Realizing the potential production of each of these fuels will require the permitting and construction of tens to hundreds of conversion plants with the associated transportation and delivery infrastructure. Given the magnitude of U.S. petroleum consumption and its expected growth, a business-as-usual approach for deploying these technologies will be insufficient to significantly reduce oil consumption. The development and demonstration of technology, construction of plant, and implementation of infrastructure require 10–20 years. In addition, investments in alternative fuels must be protected against fluctuations in crude oil prices.

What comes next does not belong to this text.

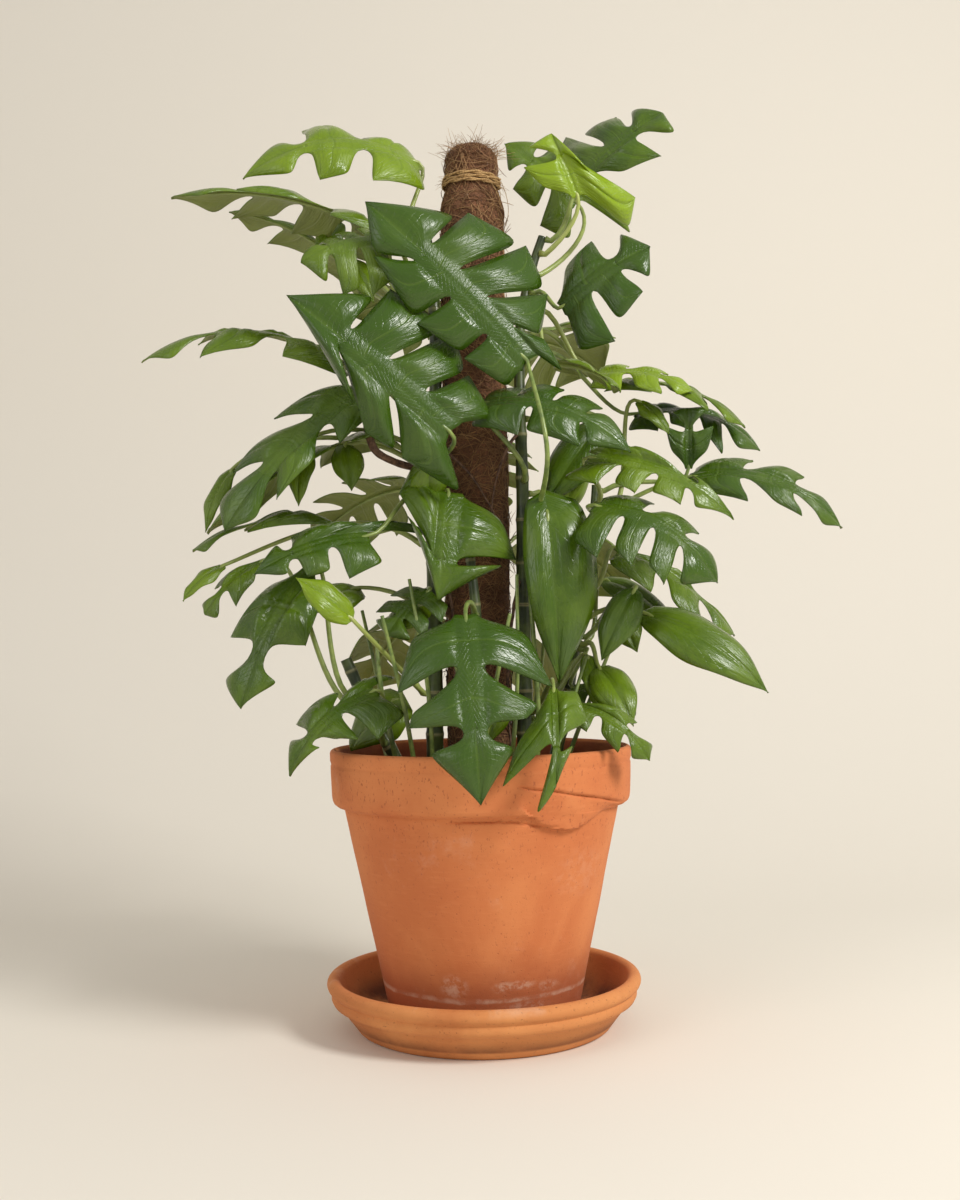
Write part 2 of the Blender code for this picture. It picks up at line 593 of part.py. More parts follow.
def blade_faces(leaf):
    """Flat outline of the blade as polygons of points, lobes cut down to near the rib."""
    length = (Vector(leaf.tip) - Vector(leaf.base)).length
    tip = (length, 0.0, 0.0)
    cuts = {LOBED_ZONE * i / max(count, 1) for count in leaf.lobes for i in range(count + 1)}
    faces = []
    for side, count in zip((-1, 1), leaf.lobes):
        if count == 0:
            steps = ENTIRE_STEPS
            rows = [[flat_place(leaf, side, along, across) for across in (0.0, 0.55, 1.0)]
                    for along in (0.0, *steps)]
            for row, following in zip(rows, rows[1:]):
                for i in range(2):
                    faces.append([row[i], row[i + 1], following[i + 1], following[i]])
            faces.append([rows[-1][0], rows[-1][1], tip])
            faces.append([rows[-1][1], rows[-1][2], tip])
            continue
        step = LOBED_ZONE / count
        for number in range(count):
            low, high = number * step, (number + 1) * step
            between = [cut for cut in sorted(cuts) if low + 1e-6 < cut < high - 1e-6]
            rib = [(cut * length, 0.0, 0.0) for cut in [low, *between, high]]
            rear = flat_place(leaf, side, low, SINUS[leaf.kind])
            front = flat_place(leaf, side, high, SINUS[leaf.kind])
            faces.append([*rib, front, rear])
            for out in LOBE_STEPS:
                next_rear = lobe_place(leaf, side, number, -1, out)
                next_front = lobe_place(leaf, side, number, 1, out)
                faces.append([rear, front, next_front, next_rear])
                rear, front = next_rear, next_front
            faces.append([rear, front, lobe_place(leaf, side, number, 1, 1.0)])
        inner = (LOBED_ZONE * length, 0.0, 0.0)
        edge = flat_place(leaf, side, LOBED_ZONE, SINUS[leaf.kind])
        for share in TERMINAL_STEPS:
            next_edge = terminal_place(leaf, side, share)
            next_inner = ((LOBED_ZONE + (1 - LOBED_ZONE) * share) * length, 0.0, 0.0)
            faces.append([inner, edge, next_edge, next_inner])
            inner, edge = next_inner, next_edge
        faces.append([inner, edge, tip])
    return faces


def blade_axes(leaf):
    """Along the chord of the rib, to its right, and out of the upper face."""
    chord = (Vector(leaf.tip) - Vector(leaf.base)).normalized()
    face = Vector(leaf.face)
    up = (face - face.dot(chord) * chord).normalized()
    return chord, chord.cross(up), up


def bent(leaf, place):
    """Moves a point of the flat blade to where the arched, folded blade has it."""
    along, across, lift = place
    chord, right, up = blade_axes(leaf)
    length = (Vector(leaf.tip) - Vector(leaf.base)).length
    share = along / length
    rise = 4 * leaf.arch * length
    rib = Vector(leaf.base) + chord * along + up * rise * share * (1 - share)
    forward = (chord * length + up * rise * (1 - 2 * share)).normalized()
    normal = right.cross(forward)
    reach = max(*leaf.halves, abs(across))
    tilt = math.radians(leaf.fold)
    drop = abs(across) * math.sin(tilt) - DROOP * across * across / reach
    return rib + right * across * math.cos(tilt) + normal * (drop + lift)


def blade(leaf, collection):
    """The blade: a flat cut outline, split into triangles, bent and then given its thickness."""
    shape = bmesh.new()
    for face in blade_faces(leaf):
        shape.faces.new([shape.verts.new(point) for point in face])
    bmesh.ops.remove_doubles(shape, verts=shape.verts, dist=0.01)
    bmesh.ops.recalc_face_normals(shape, faces=shape.faces)
    if shape.faces[0].normal.z < 0:
        bmesh.ops.reverse_faces(shape, faces=shape.faces)
    bmesh.ops.triangulate(shape, faces=shape.faces)
    for vertex in shape.verts:
        vertex.co = bent(leaf, vertex.co) * MM
    mesh = bpy.data.meshes.new("leaf_" + leaf.name)
    shape.to_mesh(mesh)
    shape.free()
    made = add_object("leaf_" + leaf.name, mesh, collection, leaf_green())
    thick = made.modifiers.new("thickness", "SOLIDIFY")
    thick.thickness = BLADE_THICKNESS * MM
    thick.offset = 0.0
    return made


def petiole_line(leaf):
    """From just off the stem, out and up to the blade's foot, then a little way along the rib."""
    place, direction, radius = stem_at(leaf.stem, leaf.height)
    base = Vector(leaf.base)
    away = Vector((place.x, place.y, 0.0)).normalized()
    out = (base - place).normalized() + 0.6 * away
    out = (out - out.dot(direction) * direction).normalized()
    start = place + out * (radius + GAP)
    shoulder = start + out * 4.0
    chord, _, up = blade_axes(leaf)
    rib_start = (chord + up * 4 * leaf.arch).normalized()
    reach = (base - shoulder).length
    first = shoulder + (out * 0.3 + Vector((0, 0, 0.25))) * reach
    second = base - rib_start * 0.3 * reach
    line = [start]
    if leaf.name in PETIOLE_VIA:
        line += smooth_line((shoulder, PETIOLE_VIA[leaf.name], base), 40.0)
    else:
        line += geometry.interpolate_bezier(shoulder, first, second, base, 4)
    for along in (0.08, 0.16):
        length = (Vector(leaf.tip) - base).length
        line.append(bent(leaf, (along * length, 0.0, 0.0)))
    return line


def leaf(leaf_row, collection):
    """One leaf: its blade joined with its stalk."""
    made = blade(leaf_row, collection)
    line = petiole_line(leaf_row)
    last = len(line) - 1
    radii = [PETIOLE_FOOT_RADIUS + (PETIOLE_TIP_RADIUS - PETIOLE_FOOT_RADIUS) * i / last
             for i in range(last + 1)]
    radii[-1] = 0.7
    stalk = tube("petiole_" + leaf_row.name, line, radii, 0, collection, None)
    join = made.modifiers.new("join", "BOOLEAN")
    join.operation = "UNION"
    join.object = stalk
    apply_booleans(made)
    bpy.data.objects.remove(stalk)
    shade(made.data)
    return made


def main():
    clear_scene()
    plant = new_collection("mini_monstera")
    cutters = new_collection("cutters")
    pot(plant)
    saucer(plant)
    soil(plant, cutters)
    pole(plant)
    for name in STEMS:
        stem(name, plant)
    for row in LEAVES:
        leaf(row, plant)


main()
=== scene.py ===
"""Mini monstera on a coir pole, in a terracotta pot on a terracotta saucer."""

import math
import random
from collections import namedtuple

import bmesh
import bpy
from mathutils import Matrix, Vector, geometry, noise


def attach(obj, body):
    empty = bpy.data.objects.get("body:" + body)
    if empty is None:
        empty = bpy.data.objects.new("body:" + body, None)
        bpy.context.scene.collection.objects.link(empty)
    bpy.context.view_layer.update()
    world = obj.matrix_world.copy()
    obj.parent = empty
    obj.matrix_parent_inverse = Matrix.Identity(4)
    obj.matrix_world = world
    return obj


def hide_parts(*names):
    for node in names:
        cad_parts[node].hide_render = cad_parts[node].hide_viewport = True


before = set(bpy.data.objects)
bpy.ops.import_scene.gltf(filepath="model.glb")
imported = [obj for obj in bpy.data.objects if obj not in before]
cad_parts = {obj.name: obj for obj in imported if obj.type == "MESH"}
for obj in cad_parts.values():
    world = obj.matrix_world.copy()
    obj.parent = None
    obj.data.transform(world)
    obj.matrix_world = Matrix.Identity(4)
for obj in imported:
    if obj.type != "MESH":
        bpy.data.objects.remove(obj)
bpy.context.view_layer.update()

MM = 0.001

# The picture: taken from the front at a little under half the plant's height, looking slightly
# up, with a long lens. Its frame is 960 by 1200, upright.
bpy.ops.object.select_all(action="DESELECT")
bpy.ops.object.camera_add(location=(0.0016, -1.055, 0.2878))
camera = bpy.context.object
camera.name = "camera"
camera.rotation_mode = "ZYX"
camera.rotation_euler = (math.radians(92.61), 0.0, math.radians(-0.92))
camera.data.sensor_fit = "VERTICAL"
camera.data.sensor_height = 36.0
camera.data.lens = 39.32
bpy.context.scene.camera = camera
bpy.context.scene.view_settings.view_transform = "Standard"

# The studio: a pale paper sweep, floor and wall in one sheet, in soft daylight. A large soft
# lamp stands to the right in front, so the shade falls to the left. The paper is seen through
# from behind.
def new_material(name, **values):
    """A material with its Principled shader's plain sockets set."""
    made = bpy.data.materials.new(name)
    made.use_nodes = True
    shader = made.node_tree.nodes["Principled BSDF"]
    for socket, value in values.items():
        shader.inputs[socket.replace("_", " ")].default_value = value
    return made, made.node_tree, shader


def mesh_object(name, points, edges=(), faces=()):
    """A new object at the origin from points in metres."""
    mesh = bpy.data.meshes.new(name)
    mesh.from_pydata(points, edges, faces)
    made = bpy.data.objects.new(name, mesh)
    bpy.context.scene.collection.objects.link(made)
    return made


def apply_modifiers(made):
    bpy.ops.object.select_all(action="DESELECT")
    bpy.context.view_layer.objects.active = made
    made.select_set(True)
    for modifier in list(made.modifiers):
        bpy.ops.object.modifier_apply(modifier=modifier.name)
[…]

Because geologic CO2 storage is key to several of these technologies, commercial demonstrations of coal-to-liquid and coal-and-biomass-to-liquid fuel technologies integrated with CCS need to proceed immediately if the United States is to deploy commercial plants by 2020. Moreover, detailed scenarios for biofuel and coal-to-liquid fuel market-penetration rates must be developed to ensure the full utilization of feedstock. In addition, current government and industry programs must be evaluated to determine whether emerging conversion technologies are capable of reducing U.S. oil consumption and CO2 emissions over the next decade.
Other Transportation Fuels
Technologies for producing transportation fuels from natural gas have been deployed or will be ready for deployment by 2020. But only if large supplies of natural gas are available at acceptable costs will the United States be likely to use natural gas as a feedstock for transportation fuel.
Hydrogen has considerable potential, as discussed in previous National Research Council reports.17 Hydrogen fuel-cell vehicles could yield large and sustained reductions in U.S. oil consumption and greenhouse gas emissions, but it will take several decades to realize these potential long-term benefits.